Among those chosen 36 were two new personalized medicines that treat lung cancer and melanoma as well as two that address Hepatitis C in a completely novel way. Patients with rare diseases now have 11 new treatments at their disposal, while those with lupus were greeted with the first new treatment for the disease since 1955.

Huge research expenses are part and parcel of the pharmaceutical business. Since the late 1980s, the percentage of sales that pharmaceutical companies spend on R&D has remained constant. So as sales have gone up, so too has the amount devoted to research.

Despite the high price tag, those research expenses have paid exponentially bigger dividends for society. A Congressional Budget Office report notes that “[A]necdotal and statistical evidence suggests that the rapid increases that have been observed in drug-related R&D spending have been accompanied by major therapeutic gains in available drug treatments.”

Some critics of the drug industry claim that its high research expenses are wasteful — that they go to discover the next Viagra.

But of the 3,200 medicines currently in clinical trials or FDA review in the United States, some 900 target cancer, 300 fight heart disease and stroke, and another 100 address Alzheimer’s. About 460 drugs are in development for rare diseases — a 50-percent increase from 2007.

Others believe that pharmaceutical companies charge too much in order to recoup their front-end research outlays — and are therefore accelerating the growth of the cost of health care.

But according to the Office of the Actuary at the Centers for Medicare and Medicaid Services, drug spending grew just 1.2 percent between 2009 and 2010. That’s lower than the overall economy’s inflation rate — and the lowest growth rate for pharmaceuticals since data collection began in 1960.

Pharmaceutical spending isn’t expected to grow much over the next few years. The IMS Institute for Healthcare Informatics forecasts that the average annual growth rate will remain between 0 and 3 percent through 2015.

Further, new drugs can actually reduce medical costs elsewhere in the healthcare system. A paper from the National Bureau of Economic Research found that Medicare ultimately saves $2.06 for every dollar it spends on medicines. Columbia Professor Frank Lichtenberg estimates that $7.17 in hospital costs are saved for every dollar spent on newer pharmaceuticals.

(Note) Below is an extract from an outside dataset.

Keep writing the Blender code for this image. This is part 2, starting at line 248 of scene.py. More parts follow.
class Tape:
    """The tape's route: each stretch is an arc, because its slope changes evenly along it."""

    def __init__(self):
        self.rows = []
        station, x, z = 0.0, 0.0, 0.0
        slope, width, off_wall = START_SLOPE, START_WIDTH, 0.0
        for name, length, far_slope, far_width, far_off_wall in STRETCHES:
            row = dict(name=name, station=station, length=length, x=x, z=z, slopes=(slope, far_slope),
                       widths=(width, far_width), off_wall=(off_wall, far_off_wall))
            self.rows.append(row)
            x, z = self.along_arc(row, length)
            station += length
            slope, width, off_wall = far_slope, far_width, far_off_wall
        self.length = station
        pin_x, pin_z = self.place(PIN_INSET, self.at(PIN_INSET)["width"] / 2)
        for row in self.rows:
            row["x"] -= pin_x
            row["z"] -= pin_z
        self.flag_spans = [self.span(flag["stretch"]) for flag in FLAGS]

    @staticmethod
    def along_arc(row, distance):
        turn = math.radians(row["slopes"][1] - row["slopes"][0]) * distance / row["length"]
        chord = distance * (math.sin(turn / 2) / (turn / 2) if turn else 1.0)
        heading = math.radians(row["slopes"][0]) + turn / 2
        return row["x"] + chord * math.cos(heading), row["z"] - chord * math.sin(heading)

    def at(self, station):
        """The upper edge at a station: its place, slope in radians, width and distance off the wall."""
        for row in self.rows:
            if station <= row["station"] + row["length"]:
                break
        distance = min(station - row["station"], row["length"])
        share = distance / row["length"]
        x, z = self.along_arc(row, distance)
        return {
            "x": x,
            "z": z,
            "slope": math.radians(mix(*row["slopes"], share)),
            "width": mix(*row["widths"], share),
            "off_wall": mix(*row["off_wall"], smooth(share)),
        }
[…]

A 2005 study published in Medical Care found that every additional dollar spent on medicines for diabetes, blood pressure, and cholesterol shaves $4 to $7 off other medical spending.

That makes sense. After all, a daily cholesterol-lowering pill is much cheaper than emergency heart surgery.

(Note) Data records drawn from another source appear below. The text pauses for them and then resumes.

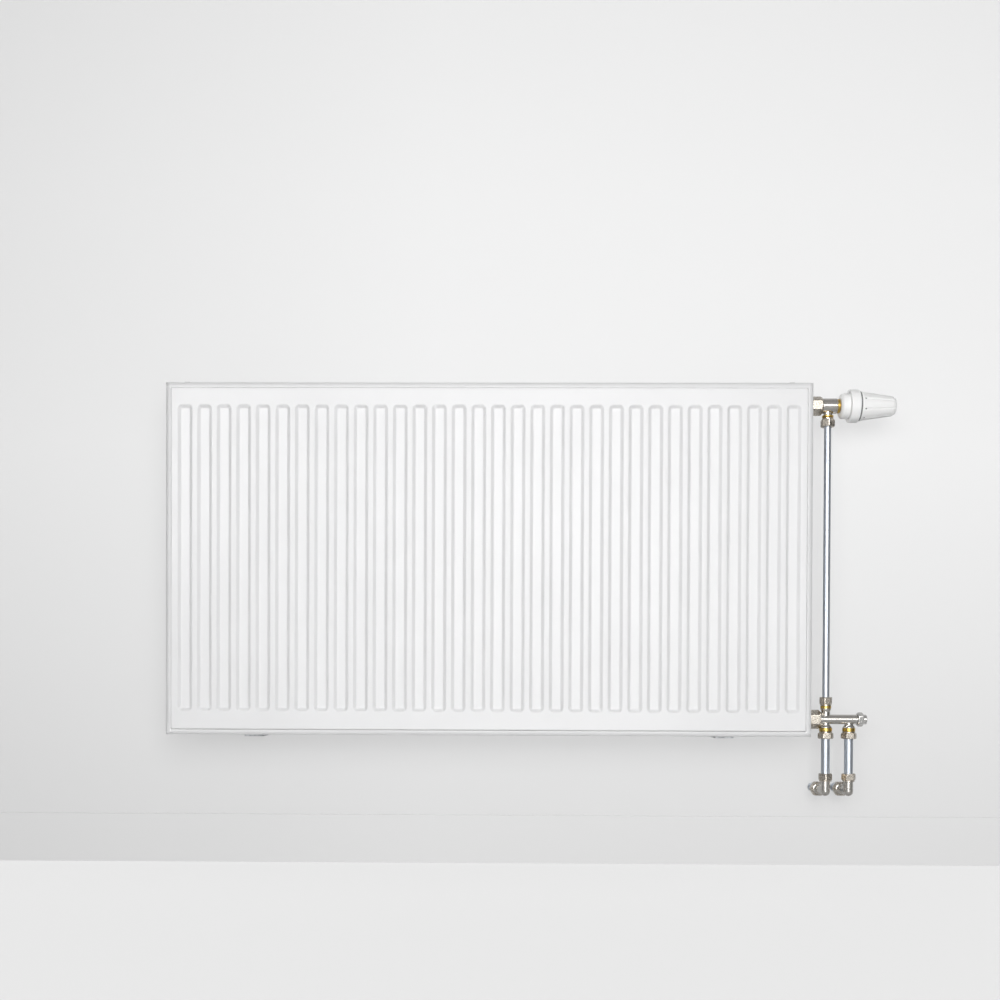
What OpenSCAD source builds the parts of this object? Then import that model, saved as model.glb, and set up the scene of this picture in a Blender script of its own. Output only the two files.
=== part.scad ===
// Panel radiator (type 22) with a coaxial thermostatic valve, a side riser and a bottom manifold.
// Frame: +X right, the front faces -Y, +Z up, the wall is the plane Y = 0.
// Origin: the middle of the four wall-screw holes, level with the middle of the radiator.

/* [Panels] */
// Number of water channels across one panel
channel_count = 33; // [29:1:41]
// Distance from one water channel to the next
channel_pitch = 33.333; // [31:0.001:36]
// Height of the radiator
panel_h = 600; // [500:10:900]
// Clear space between the wall and the rear panel
wall_gap = 35; // [33:1:50]
// Clear space between the two water panels
panel_gap = 76; // [72:1:90]
// Thickness of the pressed sheets
sheet_t = 1.25; // [1:0.05:1.5]
// How far each sheet is pressed out of the seam plane
press_depth = 6; // [5:0.25:8]
// Width of the flat seam rim round each panel
rim_w = 9.5; // [9:0.25:12]
// Width of the grooves between the water channels
groove_w = 19.5; // [12:0.5:21]
// From the top edge to the upper ends of the grooves
groove_top = 41; // [36:1:50]
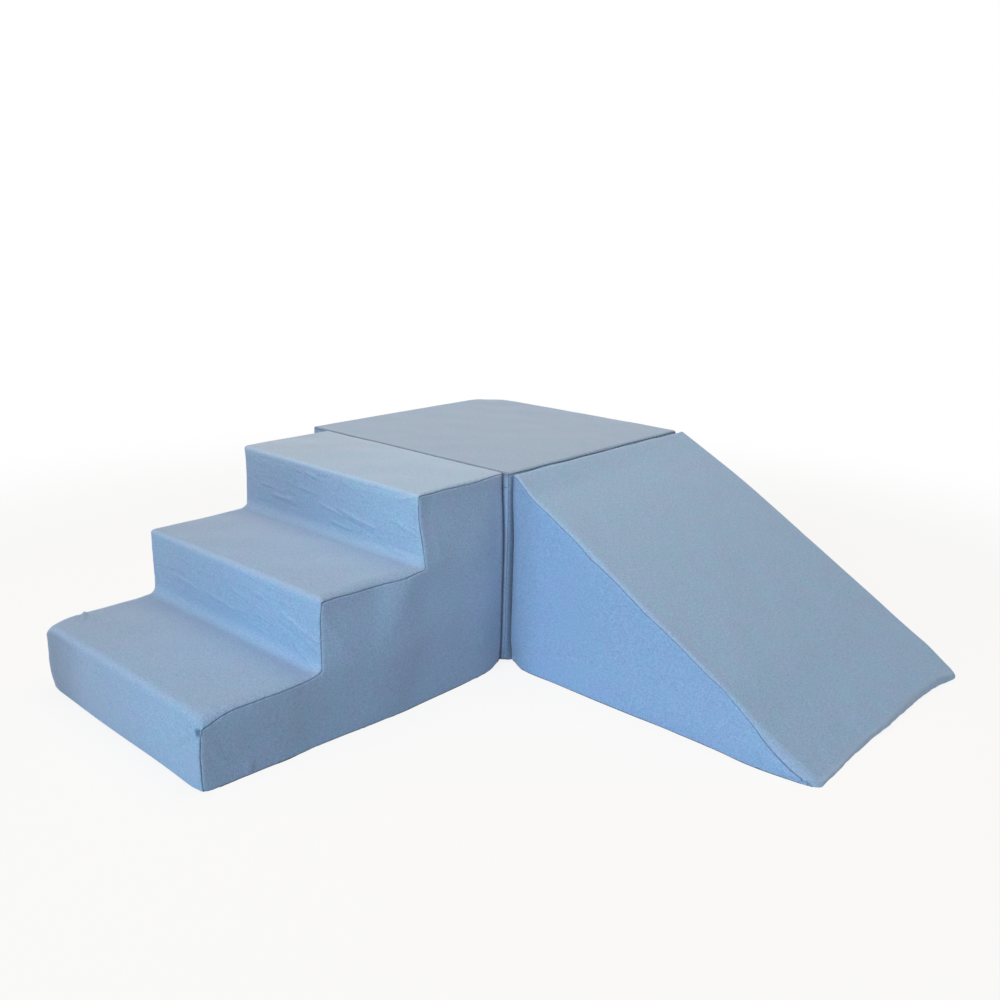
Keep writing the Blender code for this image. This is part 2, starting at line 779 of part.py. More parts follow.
def zip_parts(block, parent, materials):
    """The zip in the bottom seam of a block's far side."""
    start, _, middle, _ = zip_span(block)
    name = block.name
    zip_tape(name + "_zip_tape_upper", block, True, parent, materials["zip_tape"])
    zip_tape(name + "_zip_tape_lower", block, False, parent, materials["zip_tape"])
    face = -block.near * block.width / 2
    place = (start + ZIP_END, face, middle)
    slider = add_empty(name + "_slider_place", place, parent=parent)
    zip_slider(block, slider, materials["zip_metal"])
    proud = BEAD_HEIGHT + CLEARANCE + SLIDER_PLATE + pull_height()
    hinge = add_empty(name + "_pull_hinge", (0.0, -block.near * proud, 0.0), parent=slider)
    zip_pull(block, hinge, materials["zip_metal"])


def cover_parts(block, panels, parent, materials):
    """The ring's panels, each from one seam to the next, and the two side panels."""
    for word, first, last in panels:
        slot = "base_fabric" if word == "base" else "cover_fabric"
        ring_panel(f"{block.name}_{word}_cover", block, first, last, parent, materials[slot])
    fabric = materials["cover_fabric"]
    side_panel(block.name + "_near_side_cover", block, 1, parent, fabric)
    side_panel(block.name + "_far_side_cover", block, -1, parent, fabric)


def build():
    clear_scene()
    materials = {
        "cover_fabric": make_material("cover_fabric", (0.26, 0.39, 0.58), 0.9),
        "base_fabric": make_material("base_fabric", (0.10, 0.12, 0.15), 0.95),
        "foam": make_material("foam", (0.80, 0.78, 0.66), 0.95),
        "zip_tape": make_material("zip_tape", (0.20, 0.30, 0.46), 0.8),
        "zip_metal": make_material("zip_metal", (0.60, 0.61, 0.62), 0.35, 1.0),
        "hook": make_material("hook", (0.70, 0.72, 0.74), 0.7),
        "loop": make_material("loop", (0.78, 0.80, 0.82), 0.9),
    }
    steps_place, platform_place, ramp_place = layout()
    quarter = -math.pi / 2

    steps = steps_block()
    frame = add_empty("steps_block", steps_place, quarter)
    last = len(steps.corners) - 1
    panels = [("base", 2, 3), ("tread", 4, last - 1), ("back", last, 1)]
    cover_parts(steps, panels, frame, materials)
    for index, word in enumerate(("lower", "middle", "upper")):
        length = STEPS_LENGTH - index * TREAD_DEPTH
        slab = slab_corners(length, index, True)
        foam_core(f"steps_foam_{word}", slab, STEPS_WIDTH, frame, materials["foam"])
    hook_strips(steps, frame, materials["hook"])
    zip_parts(steps, frame, materials)

    platform = platform_block()
    frame = add_empty("platform_block", platform_place, quarter)
    panels = [("base", 2, 3), ("front", 4, 6), ("top", 7, 10), ("back", 11, 1)]
    cover_parts(platform, panels, frame, materials)
    for index, word in enumerate(("lower", "middle", "upper")):
        slab = slab_corners(PLATFORM_SIDE, index, index == STEP_COUNT - 1)
        foam_core(f"platform_foam_{word}", slab, PLATFORM_SIDE, frame, materials["foam"])
    loop_strips(frame, materials["loop"])
    zip_parts(platform, frame, materials)

    ramp = ramp_block()
    frame = add_empty("ramp_block", ramp_place)
    last = len(ramp.corners) - 1
    panels = [("base", 2, 3), ("slope", 4, last - 1), ("back", last, 1)]
    cover_parts(ramp, panels, frame, materials)
    foam_core("ramp_foam", wedge_corners(), RAMP_WIDTH, frame, materials["foam"])
    hook_strips(ramp, frame, materials["hook"])
    zip_parts(ramp, frame, materials)


build()
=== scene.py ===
import math
from collections import namedtuple

import bmesh
import bpy
import numpy as np
from mathutils import Matrix, Vector
from mathutils.geometry import delaunay_2d_cdt


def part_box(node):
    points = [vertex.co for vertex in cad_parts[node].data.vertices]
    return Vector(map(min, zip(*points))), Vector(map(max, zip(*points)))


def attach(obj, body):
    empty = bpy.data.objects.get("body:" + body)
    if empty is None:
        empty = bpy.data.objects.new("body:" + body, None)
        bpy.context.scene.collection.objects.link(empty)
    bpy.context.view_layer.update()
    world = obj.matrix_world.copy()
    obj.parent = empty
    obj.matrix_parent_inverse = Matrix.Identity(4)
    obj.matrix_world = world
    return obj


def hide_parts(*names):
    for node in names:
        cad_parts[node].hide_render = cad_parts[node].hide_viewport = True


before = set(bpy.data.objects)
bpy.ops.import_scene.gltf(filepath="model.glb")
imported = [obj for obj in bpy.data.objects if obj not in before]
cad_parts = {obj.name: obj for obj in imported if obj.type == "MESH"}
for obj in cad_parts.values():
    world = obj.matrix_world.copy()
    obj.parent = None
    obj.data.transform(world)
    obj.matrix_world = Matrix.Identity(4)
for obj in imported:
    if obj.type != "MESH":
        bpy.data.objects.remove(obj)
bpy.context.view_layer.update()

# Soft play foam climber: the looks of its covers, foam, zips and strips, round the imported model.
# Lengths are in metres. Each block is described in its own frame: a runs out from its back face,
# b is up, and c is across, positive towards the near side, which the camera sees.

Corner = namedtuple("Corner", "a b radius section middle")
Block = namedtuple("Block", "name origin out across length width height outline")
Station = namedtuple("Station", "first second share normal")
Strip = namedtuple("Strip", "across depth run shift")
Notch = namedtuple("Notch", "low_a high_a low_b high_b")
Fold = namedtuple("Fold", "start end width height")
Tuck = namedtuple("Tuck", "a_share side in_a in_c lift reach height")
Tint = namedtuple("Tint", "sides box fade colour")
Lamp = namedtuple("Lamp", "name place target size power colour")

# A section is the shape of a cover's edge beside its seam: how deep the seam lies under the
# outline and how far in from the block's side, the depth of its groove, how far in the edge starts
# to round, how soon the side panel comes level, and how far the seam hangs and is set back
Section = namedtuple(
    "Section", "strip hold groove roll side_reach drop set_back", defaults=(0.0, 0.0)
)
STRIP, HOLD, GROOVE, ROLL, SIDE_REACH, DROP, SET_BACK = range(len(Section._fields))

# Camera, as the photograph was taken
CAMERA_PLACE = (1.191, -1.372, 0.876)
CAMERA_AZIMUTH = math.radians(41.47)
CAMERA_ELEVATION = math.radians(15.83)
CAMERA_ROLL = math.radians(1.33)
CAMERA_LENS = 36.1
SENSOR_WIDTH = 36.0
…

New cures can also help the broader economy. Not only do R&D expenses directly create jobs — successful drugs can free up caretakers for more productive pursuits. For instance, the cost of caring for those with Alzheimer’s and other forms of dementia will reach $200 billion this year — and $1 trillion by 2050. A new treatment that could delay the onset of Alzheimer’s by five years would decrease the prevalence of the disease by 43 percent and save $447 billion by 2050.

Roche’s failed cholesterol drug is only the latest example of the huge financial risks inherent in drug development. Lawmakers should remember these expensive failures before they try to squeeze every last dime out of supposedly flush pharmaceutical firms.

If they don’t, there may be no more money to spend searching for cures — and those waiting patiently for relief may be out of luck.